• Material provided
______

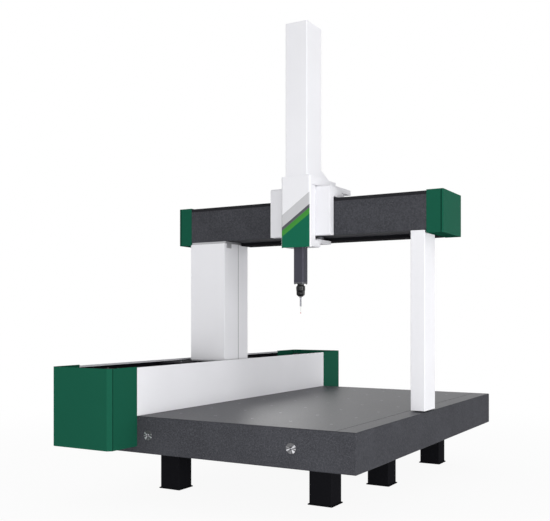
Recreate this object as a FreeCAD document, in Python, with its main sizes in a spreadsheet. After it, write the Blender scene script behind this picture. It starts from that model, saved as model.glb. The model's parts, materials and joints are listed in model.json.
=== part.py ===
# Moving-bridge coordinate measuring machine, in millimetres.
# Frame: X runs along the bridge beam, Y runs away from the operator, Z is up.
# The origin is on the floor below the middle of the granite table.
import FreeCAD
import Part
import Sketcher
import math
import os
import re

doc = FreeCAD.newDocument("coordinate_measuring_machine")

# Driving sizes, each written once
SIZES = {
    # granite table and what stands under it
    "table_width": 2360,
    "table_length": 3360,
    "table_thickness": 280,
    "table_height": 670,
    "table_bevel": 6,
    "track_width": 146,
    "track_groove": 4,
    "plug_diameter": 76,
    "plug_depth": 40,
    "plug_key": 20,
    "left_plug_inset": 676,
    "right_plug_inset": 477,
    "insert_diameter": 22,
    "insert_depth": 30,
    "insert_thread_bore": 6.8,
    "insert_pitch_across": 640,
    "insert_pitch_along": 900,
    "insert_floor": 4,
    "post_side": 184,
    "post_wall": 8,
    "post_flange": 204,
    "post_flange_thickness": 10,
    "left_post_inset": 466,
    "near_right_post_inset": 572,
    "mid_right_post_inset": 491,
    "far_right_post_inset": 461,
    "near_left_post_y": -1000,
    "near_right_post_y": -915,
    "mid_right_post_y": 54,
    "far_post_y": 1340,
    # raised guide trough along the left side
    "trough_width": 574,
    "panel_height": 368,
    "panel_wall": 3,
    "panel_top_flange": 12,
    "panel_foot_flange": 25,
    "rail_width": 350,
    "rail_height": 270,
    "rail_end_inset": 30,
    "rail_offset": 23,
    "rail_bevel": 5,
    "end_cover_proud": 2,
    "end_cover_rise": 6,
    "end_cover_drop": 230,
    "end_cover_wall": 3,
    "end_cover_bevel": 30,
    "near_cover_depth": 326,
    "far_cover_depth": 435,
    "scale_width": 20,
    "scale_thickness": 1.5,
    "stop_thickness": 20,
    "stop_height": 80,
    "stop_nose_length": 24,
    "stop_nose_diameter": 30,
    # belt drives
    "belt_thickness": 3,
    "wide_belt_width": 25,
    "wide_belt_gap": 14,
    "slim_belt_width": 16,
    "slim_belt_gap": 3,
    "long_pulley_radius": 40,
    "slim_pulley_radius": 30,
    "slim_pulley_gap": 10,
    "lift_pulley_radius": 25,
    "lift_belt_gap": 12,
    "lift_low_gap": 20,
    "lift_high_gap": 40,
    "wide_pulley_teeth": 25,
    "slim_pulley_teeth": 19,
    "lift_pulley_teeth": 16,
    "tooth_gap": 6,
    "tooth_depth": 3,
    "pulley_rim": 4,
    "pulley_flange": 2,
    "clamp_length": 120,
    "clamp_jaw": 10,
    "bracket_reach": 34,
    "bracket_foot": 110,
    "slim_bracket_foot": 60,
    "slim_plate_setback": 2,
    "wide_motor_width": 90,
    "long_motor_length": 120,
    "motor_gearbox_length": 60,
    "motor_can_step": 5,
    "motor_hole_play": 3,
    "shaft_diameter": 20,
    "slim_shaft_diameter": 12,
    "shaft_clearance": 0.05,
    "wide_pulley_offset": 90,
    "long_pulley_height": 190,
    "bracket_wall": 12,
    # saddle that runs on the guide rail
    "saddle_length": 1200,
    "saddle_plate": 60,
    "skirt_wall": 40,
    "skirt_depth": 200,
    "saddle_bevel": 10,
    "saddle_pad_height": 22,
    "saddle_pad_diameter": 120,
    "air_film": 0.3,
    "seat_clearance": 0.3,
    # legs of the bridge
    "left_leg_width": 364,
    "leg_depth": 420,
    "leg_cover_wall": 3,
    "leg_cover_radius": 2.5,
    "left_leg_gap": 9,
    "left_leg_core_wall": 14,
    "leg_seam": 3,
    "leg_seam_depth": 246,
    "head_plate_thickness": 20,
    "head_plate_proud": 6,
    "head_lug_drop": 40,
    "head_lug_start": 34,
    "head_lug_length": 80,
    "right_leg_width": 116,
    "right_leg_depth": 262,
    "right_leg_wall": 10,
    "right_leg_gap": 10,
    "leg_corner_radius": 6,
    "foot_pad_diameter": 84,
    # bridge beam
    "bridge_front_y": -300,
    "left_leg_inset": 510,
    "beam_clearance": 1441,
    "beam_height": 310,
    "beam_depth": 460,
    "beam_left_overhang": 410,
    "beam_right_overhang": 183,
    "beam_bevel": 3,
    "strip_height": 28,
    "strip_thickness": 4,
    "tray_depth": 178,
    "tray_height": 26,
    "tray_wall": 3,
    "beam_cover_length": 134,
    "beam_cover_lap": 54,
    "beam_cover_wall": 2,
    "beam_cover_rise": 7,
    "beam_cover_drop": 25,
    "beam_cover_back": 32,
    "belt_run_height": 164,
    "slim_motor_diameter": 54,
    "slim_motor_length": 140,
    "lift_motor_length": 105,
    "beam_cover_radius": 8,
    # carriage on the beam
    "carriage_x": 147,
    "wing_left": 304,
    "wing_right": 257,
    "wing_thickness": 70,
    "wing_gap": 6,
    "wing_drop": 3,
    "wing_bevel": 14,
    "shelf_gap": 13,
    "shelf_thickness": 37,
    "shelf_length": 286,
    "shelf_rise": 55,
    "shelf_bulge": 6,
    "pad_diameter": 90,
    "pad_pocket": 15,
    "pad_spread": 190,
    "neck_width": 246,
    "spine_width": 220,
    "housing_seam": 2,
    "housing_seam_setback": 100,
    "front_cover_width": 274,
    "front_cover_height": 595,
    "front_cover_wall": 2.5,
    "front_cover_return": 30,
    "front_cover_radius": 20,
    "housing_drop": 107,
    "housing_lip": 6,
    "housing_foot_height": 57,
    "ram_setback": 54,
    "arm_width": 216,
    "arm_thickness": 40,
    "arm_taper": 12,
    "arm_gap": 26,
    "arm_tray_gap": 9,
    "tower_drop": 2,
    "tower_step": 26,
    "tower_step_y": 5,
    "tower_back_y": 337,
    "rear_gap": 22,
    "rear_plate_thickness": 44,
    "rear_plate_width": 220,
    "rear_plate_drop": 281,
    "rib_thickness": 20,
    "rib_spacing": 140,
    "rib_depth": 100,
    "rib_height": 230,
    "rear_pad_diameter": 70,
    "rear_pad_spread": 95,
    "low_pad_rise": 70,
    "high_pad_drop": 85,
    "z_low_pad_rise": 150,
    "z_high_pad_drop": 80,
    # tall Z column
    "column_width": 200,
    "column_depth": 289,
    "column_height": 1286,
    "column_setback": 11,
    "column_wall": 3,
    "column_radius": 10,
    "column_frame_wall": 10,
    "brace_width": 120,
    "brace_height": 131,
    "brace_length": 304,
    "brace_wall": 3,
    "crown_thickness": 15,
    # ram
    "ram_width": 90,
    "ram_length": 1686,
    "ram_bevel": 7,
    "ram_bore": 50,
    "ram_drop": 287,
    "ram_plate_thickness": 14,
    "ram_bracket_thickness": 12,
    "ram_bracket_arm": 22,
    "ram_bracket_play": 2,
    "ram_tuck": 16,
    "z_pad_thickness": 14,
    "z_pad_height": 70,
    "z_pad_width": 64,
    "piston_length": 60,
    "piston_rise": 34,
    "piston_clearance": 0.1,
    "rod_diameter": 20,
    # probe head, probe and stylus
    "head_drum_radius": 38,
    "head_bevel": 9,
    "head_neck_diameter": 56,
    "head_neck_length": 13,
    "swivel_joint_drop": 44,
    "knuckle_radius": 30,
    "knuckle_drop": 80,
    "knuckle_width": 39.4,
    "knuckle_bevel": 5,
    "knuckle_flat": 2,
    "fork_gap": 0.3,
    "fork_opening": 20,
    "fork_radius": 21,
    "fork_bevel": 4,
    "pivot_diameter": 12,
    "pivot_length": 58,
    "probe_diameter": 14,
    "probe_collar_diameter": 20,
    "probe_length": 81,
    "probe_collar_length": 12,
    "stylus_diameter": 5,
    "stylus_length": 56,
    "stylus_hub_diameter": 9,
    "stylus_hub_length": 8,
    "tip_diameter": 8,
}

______

• Problem description
Search the listing above for the string "from". Copy every line that contains it.

• Complete response
Recreate this object as a FreeCAD document, in Python, with its main sizes in a spreadsheet. After it, write the Blender scene script behind this picture. It starts from that model, saved as model.glb. The model's parts, materials and joints are listed in model.json.
# Frame: X runs along the bridge beam, Y runs away from the operator, Z is up.